Make an exact copy of all the data.

Source material:
══════

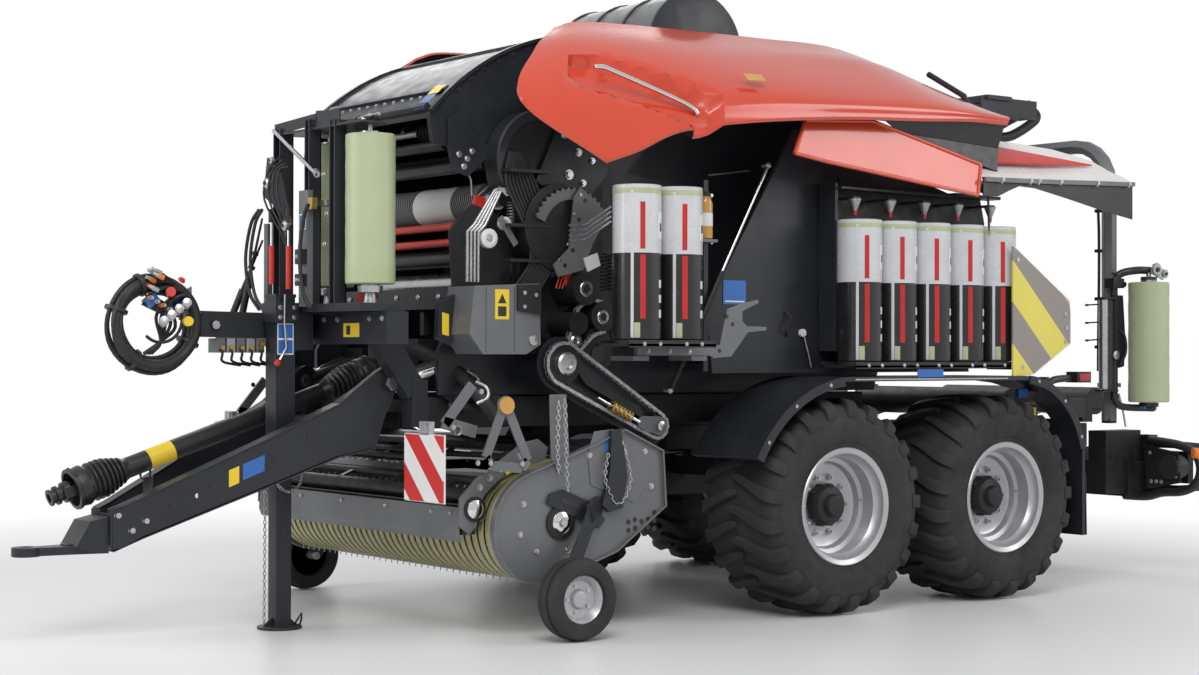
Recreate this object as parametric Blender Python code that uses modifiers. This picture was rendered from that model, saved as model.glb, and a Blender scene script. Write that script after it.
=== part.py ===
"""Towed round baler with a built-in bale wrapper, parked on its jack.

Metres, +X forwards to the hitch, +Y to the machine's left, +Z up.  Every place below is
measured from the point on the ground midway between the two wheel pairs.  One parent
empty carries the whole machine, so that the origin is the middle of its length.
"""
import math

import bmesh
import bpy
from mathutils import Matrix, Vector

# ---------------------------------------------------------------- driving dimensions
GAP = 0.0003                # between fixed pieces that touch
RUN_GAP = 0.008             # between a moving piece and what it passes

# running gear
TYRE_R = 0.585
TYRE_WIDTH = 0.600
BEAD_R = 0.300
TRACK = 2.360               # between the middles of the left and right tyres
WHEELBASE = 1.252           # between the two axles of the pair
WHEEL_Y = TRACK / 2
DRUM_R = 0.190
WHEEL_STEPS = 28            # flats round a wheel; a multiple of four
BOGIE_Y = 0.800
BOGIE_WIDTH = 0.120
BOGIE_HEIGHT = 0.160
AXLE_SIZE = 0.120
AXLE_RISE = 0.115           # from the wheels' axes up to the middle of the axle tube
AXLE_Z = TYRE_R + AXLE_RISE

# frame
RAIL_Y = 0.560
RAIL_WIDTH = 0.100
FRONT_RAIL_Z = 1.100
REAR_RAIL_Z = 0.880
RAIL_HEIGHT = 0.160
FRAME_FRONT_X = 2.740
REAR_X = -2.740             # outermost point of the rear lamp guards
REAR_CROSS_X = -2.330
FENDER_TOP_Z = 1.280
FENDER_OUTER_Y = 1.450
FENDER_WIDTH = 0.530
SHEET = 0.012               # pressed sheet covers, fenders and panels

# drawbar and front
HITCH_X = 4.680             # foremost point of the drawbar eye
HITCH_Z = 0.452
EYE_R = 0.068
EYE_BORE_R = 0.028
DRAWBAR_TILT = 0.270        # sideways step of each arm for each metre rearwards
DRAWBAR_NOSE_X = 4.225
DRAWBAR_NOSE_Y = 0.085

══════

Output of the task:
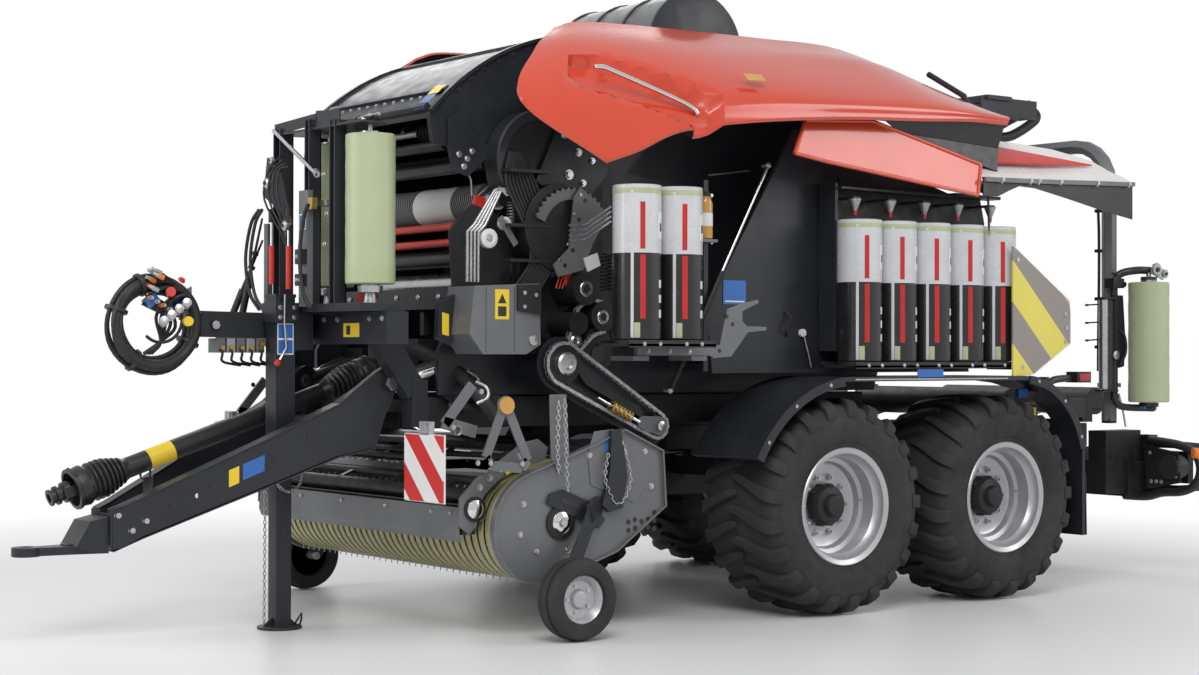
Recreate this object as parametric Blender Python code that uses modifiers. This picture was rendered from that model, saved as model.glb, and a Blender scene script. Write that script after it.
=== part.py ===
"""Towed round baler with a built-in bale wrapper, parked on its jack.

Metres, +X forwards to the hitch, +Y to the machine's left, +Z up.  Every place below is
measured from the point on the ground midway between the two wheel pairs.  One parent
empty carries the whole machine, so that the origin is the middle of its length.
"""
import math

import bmesh
import bpy
from mathutils import Matrix, Vector

# ---------------------------------------------------------------- driving dimensions
GAP = 0.0003                # between fixed pieces that touch
RUN_GAP = 0.008             # between a moving piece and what it passes

# running gear
TYRE_R = 0.585
TYRE_WIDTH = 0.600
BEAD_R = 0.300
TRACK = 2.360               # between the middles of the left and right tyres
WHEELBASE = 1.252           # between the two axles of the pair
WHEEL_Y = TRACK / 2
DRUM_R = 0.190
WHEEL_STEPS = 28            # flats round a wheel; a multiple of four
BOGIE_Y = 0.800
BOGIE_WIDTH = 0.120
BOGIE_HEIGHT = 0.160
AXLE_SIZE = 0.120
AXLE_RISE = 0.115           # from the wheels' axes up to the middle of the axle tube
AXLE_Z = TYRE_R + AXLE_RISE

# frame
RAIL_Y = 0.560
RAIL_WIDTH = 0.100
FRONT_RAIL_Z = 1.100
REAR_RAIL_Z = 0.880
RAIL_HEIGHT = 0.160
FRAME_FRONT_X = 2.740
REAR_X = -2.740             # outermost point of the rear lamp guards
REAR_CROSS_X = -2.330
FENDER_TOP_Z = 1.280
FENDER_OUTER_Y = 1.450
FENDER_WIDTH = 0.530
SHEET = 0.012               # pressed sheet covers, fenders and panels

# drawbar and front
HITCH_X = 4.680             # foremost point of the drawbar eye
HITCH_Z = 0.452
EYE_R = 0.068
EYE_BORE_R = 0.028
DRAWBAR_TILT = 0.270        # sideways step of each arm for each metre rearwards
DRAWBAR_NOSE_X = 4.225
DRAWBAR_NOSE_Y = 0.085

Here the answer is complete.